▶ _GIVEN DATA_
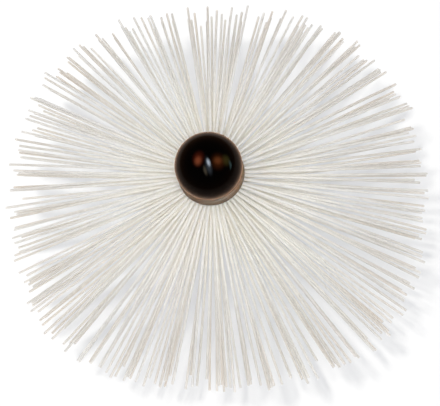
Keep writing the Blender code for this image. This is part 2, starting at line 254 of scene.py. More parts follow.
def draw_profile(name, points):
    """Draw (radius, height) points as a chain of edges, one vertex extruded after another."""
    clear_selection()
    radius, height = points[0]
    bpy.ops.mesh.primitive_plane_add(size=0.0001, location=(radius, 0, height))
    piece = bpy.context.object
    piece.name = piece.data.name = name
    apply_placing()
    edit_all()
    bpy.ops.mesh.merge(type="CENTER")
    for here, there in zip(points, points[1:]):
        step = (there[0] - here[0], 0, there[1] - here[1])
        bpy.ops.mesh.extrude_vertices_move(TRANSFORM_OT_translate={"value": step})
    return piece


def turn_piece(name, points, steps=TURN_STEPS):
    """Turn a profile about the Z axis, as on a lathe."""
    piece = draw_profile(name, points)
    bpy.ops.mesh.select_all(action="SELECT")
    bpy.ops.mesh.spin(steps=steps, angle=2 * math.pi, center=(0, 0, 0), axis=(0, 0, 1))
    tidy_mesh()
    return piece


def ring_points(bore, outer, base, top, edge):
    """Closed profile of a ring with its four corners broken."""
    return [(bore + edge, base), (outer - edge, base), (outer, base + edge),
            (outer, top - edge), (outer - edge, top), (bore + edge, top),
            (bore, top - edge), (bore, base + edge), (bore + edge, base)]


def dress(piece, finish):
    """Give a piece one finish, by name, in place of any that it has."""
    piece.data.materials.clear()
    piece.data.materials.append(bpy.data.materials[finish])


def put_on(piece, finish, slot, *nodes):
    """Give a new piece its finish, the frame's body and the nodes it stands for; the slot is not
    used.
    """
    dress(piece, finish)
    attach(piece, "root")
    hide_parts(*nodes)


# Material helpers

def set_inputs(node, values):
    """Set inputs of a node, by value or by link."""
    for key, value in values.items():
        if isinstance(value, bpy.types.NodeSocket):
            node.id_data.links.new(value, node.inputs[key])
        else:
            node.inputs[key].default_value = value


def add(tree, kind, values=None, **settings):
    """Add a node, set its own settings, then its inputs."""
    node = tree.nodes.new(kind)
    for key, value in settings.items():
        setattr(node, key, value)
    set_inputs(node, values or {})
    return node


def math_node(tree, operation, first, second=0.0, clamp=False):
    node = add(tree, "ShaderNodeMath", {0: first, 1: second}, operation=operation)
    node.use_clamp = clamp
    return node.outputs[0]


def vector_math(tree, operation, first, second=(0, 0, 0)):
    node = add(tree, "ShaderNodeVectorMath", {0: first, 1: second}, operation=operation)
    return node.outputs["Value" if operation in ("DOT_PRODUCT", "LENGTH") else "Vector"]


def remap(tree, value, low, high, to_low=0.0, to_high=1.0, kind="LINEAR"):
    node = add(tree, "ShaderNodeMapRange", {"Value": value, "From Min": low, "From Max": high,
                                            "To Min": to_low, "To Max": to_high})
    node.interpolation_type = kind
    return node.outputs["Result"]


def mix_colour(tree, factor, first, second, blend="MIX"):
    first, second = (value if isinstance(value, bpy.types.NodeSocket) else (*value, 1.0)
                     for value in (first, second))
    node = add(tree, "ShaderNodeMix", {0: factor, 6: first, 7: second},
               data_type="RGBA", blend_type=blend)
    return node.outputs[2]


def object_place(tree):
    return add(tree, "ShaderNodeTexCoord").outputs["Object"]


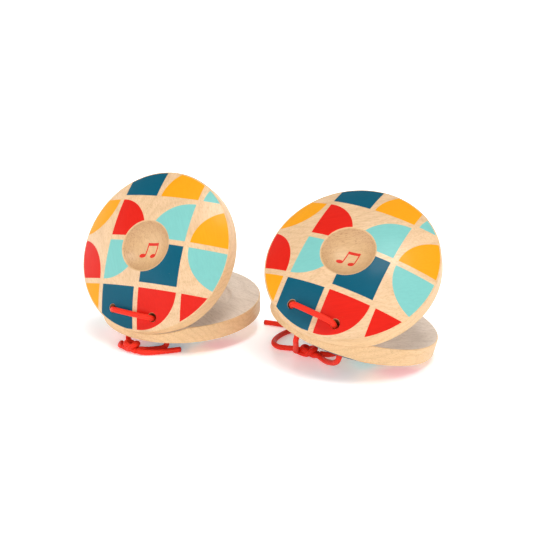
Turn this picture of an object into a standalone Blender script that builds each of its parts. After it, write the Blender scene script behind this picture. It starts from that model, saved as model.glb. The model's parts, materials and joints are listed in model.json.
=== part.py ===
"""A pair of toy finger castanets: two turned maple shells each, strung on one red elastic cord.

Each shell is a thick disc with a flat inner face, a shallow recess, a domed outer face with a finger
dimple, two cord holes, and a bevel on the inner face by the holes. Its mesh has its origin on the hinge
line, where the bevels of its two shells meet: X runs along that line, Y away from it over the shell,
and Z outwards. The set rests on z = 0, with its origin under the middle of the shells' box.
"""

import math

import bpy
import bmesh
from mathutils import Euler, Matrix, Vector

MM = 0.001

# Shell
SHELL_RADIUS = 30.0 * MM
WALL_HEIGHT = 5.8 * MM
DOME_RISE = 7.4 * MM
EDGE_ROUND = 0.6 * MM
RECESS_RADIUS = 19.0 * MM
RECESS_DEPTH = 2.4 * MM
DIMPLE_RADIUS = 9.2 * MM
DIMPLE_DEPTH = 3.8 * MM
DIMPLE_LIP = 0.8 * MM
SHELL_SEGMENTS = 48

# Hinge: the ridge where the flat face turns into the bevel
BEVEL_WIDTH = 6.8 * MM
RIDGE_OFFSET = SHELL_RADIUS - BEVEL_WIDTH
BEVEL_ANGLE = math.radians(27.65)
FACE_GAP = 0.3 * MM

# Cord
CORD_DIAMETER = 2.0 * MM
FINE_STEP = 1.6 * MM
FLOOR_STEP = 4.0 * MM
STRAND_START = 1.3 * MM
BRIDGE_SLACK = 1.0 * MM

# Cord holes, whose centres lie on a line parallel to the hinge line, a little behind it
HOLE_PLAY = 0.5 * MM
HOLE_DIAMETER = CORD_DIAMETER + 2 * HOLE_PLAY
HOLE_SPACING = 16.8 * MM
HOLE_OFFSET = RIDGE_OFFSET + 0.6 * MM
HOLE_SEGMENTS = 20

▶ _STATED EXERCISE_
Give again only the lines that run from the line with "hide_parts(*nodes)" to the line with "node.inputs[key].default_value = value". Include both of those lines exactly as written.

▶ _CORRECT OUTPUT_
    hide_parts(*nodes)


# Material helpers

def set_inputs(node, values):
    """Set inputs of a node, by value or by link."""
    for key, value in values.items():
        if isinstance(value, bpy.types.NodeSocket):
            node.id_data.links.new(value, node.inputs[key])
        else:
            node.inputs[key].default_value = value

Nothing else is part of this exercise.